Don’t confuse a rising tide with competence

David MoonBlog

In 1929, Walter Miles published a paper in Scientific American Magazine titled “Sleeping with the Eyes Open,” in which he described a phenomenon we now refer to as “highway hypnosis.” During a period of relative and unchanging calm, we have a tendency to stare at something simple and almost meaningless, lulling us into a state of environmental unawareness.

That is, we are asleep at the wheel.

A related condition is velocitation, where, in the absence of impediments, we exceed an otherwise normal, safe speed.

Both are happening today in the stock market.

And like a 19-year-old boy in a 1967 Camero, hypnotized investors today won’t have a clue of the danger they are courting—until they are upside down in a ditch.

That’s what happens when the stock market doubles in five years. Investors become effectively hypnotized, ignoring risks simply because they haven’t recently materialized.

Consultant Aon Hewitt tells us that 67 percent of employees’ new 401(k) contributions are now going into stocks, a 20 percent increase from the market low in March 2009. But it was only after the S&P 500 increased 32 percent last year that investors began to make any meaningful moves back into stocks.

This is the highest level of individuals’ stock exposure – and the lowest level of cash exposure – since the stock market last peaked in October 2007.

It is no coincidence that this new record exposure to stocks is occurring as the US indices reach new highs.

These new highs are also causing people to ignore quality. In 2012 and 2013, the stock prices of the companies with the weakest balance sheets increased twice as much as the entire S&P 500.

That reminds me of 1998, when the collective prices of the unprofitable companies listed on the New York Stock Exchange increased, compared to a decline in the prices of the companies that actually made money.

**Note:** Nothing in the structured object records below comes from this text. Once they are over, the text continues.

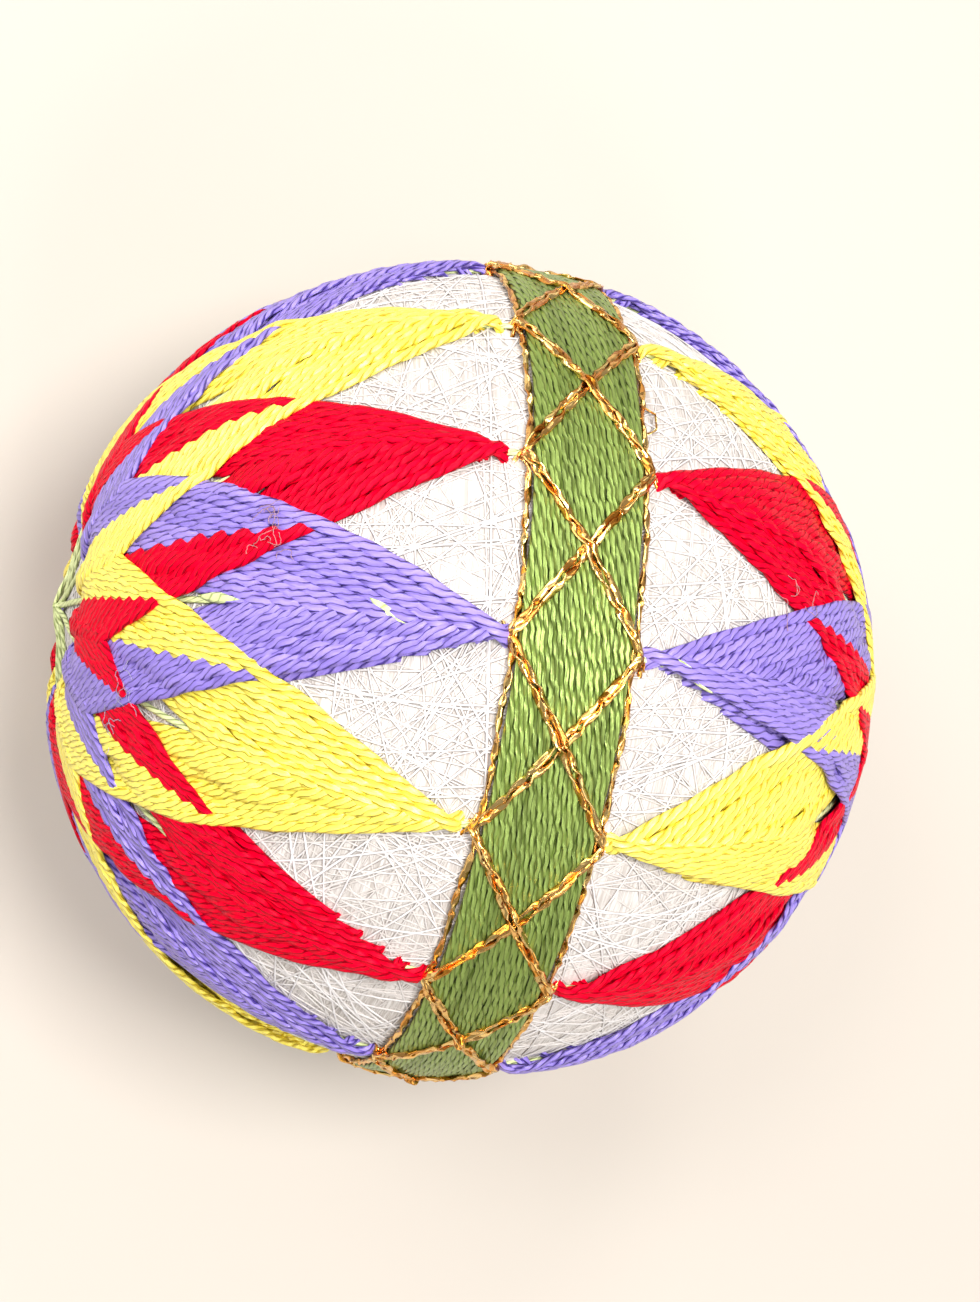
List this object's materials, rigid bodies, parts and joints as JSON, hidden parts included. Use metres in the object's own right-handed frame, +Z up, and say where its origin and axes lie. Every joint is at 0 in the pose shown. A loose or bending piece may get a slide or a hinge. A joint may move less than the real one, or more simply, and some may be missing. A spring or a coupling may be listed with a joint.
{
  "type": "temari ball",
  "caption": "Thread-wound decorative ball embroidered with interlaced pointed stars round each pole, and a wrapped band with a laced metallic lattice between them.",
  "frame": {"origin": "on the surface that the ball rests on, under the ball's centre", "axes": "+X along the axis through the two embroidered poles, the wrapped band round the ball in the YZ plane, +Z up from the flat spot"},
  "size_m": [0.0742, 0.0734, 0.0726],
  "materials": {
    "white_thread": "matt fine wrapping thread, ivory white",
    "green_thread": "glossy twisted embroidery thread, olive green",
    "gold_thread": "metallic foil thread, warm gold",
    "red_thread": "glossy twisted embroidery thread, crimson",
    "yellow_thread": "glossy twisted embroidery thread, lemon yellow",
    "purple_thread": "glossy twisted embroidery thread, lavender"
  },
  "bodies": {
    "root": {"wound_ball": "white_thread", "wrapped_band": "green_thread", "edge_cord_left": "gold_thread", "edge_cord_right": "gold_thread", "gold_lattice": "gold_thread", "red_star_left": "red_thread", "red_star_right": "red_thread", "yellow_star_left": "yellow_thread", "yellow_star_right": "yellow_thread", "purple_star_left": "purple_thread", "purple_star_right": "purple_thread"}
  },
  "joints": []
}
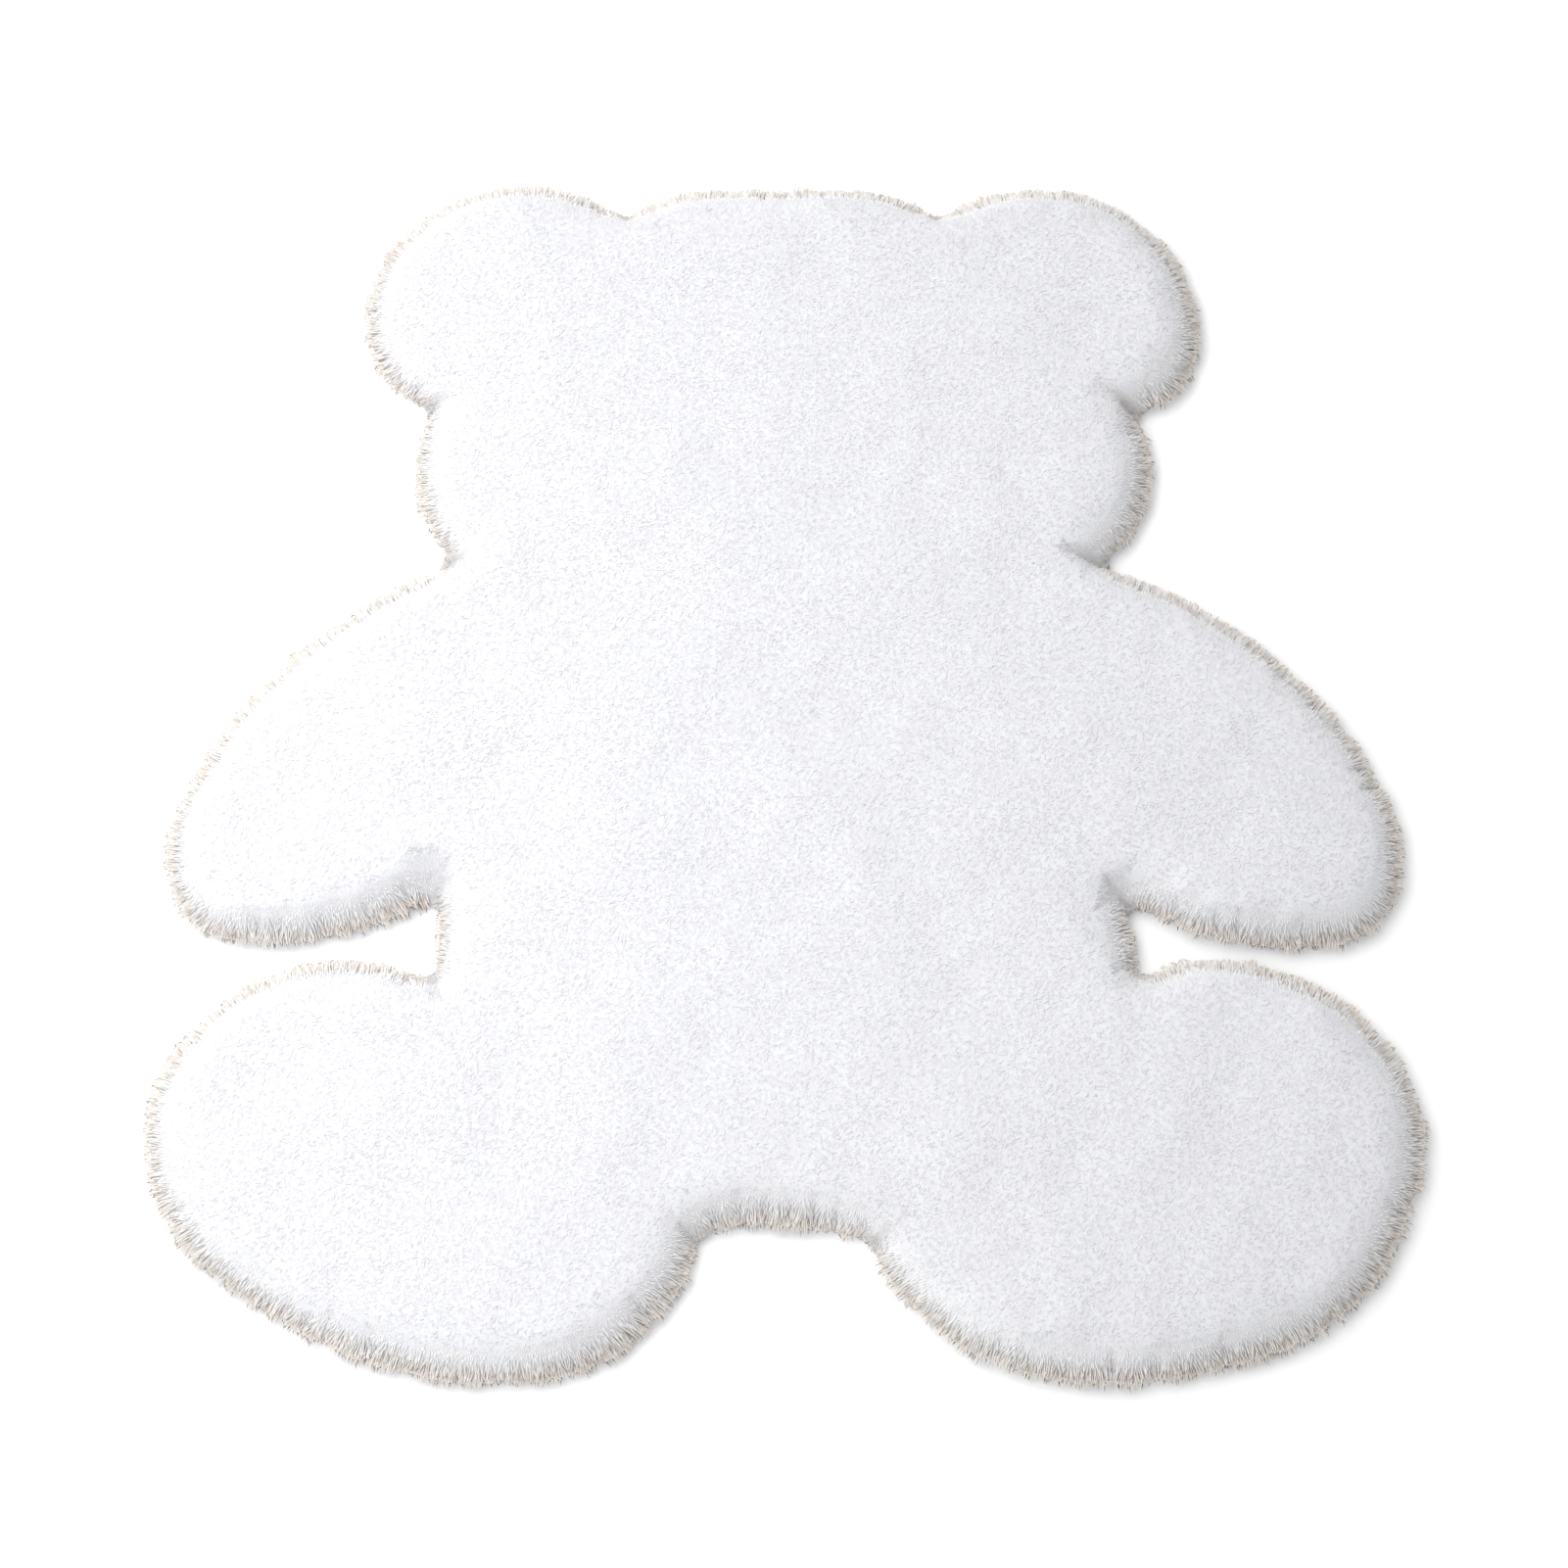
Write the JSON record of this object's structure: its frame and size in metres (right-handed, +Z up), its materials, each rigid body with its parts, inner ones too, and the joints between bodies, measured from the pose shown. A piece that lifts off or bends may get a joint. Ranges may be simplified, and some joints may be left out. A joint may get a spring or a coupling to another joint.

Investors—well, speculators—are pouring money into penny stocks at a new record, finally eclipsing the record set during the dot.com bubble of the late 1990s. People are leaving their real jobs to enter the investment advice business or become day traders.

A recent Wall Street Journal article featured Steve Templeton, a full-time day trader concentrating in medical marijuana stocks trading at less than a penny per share.

Steve explained that buying stocks with prices that low limits his downside. After all, once a stock has dropped to a penny, how much lower can it go?

Answer: to zero.

Steve doesn’t realize it, but the return on a stock that drops to zero is negative 100 percent, whether the starting point is $50 or 50 cents.

I am not predicting an impending market top or collapse. Not at all.

But for investors whose expectations about the future are predicated on the extraordinarily positive returns in 2013, I am predicting disappointment.

People confuse a rising tide with skill and competence. But, as Warren Buffett reminds us, it’s only when the tide goes out do we find who’s been swimming naked.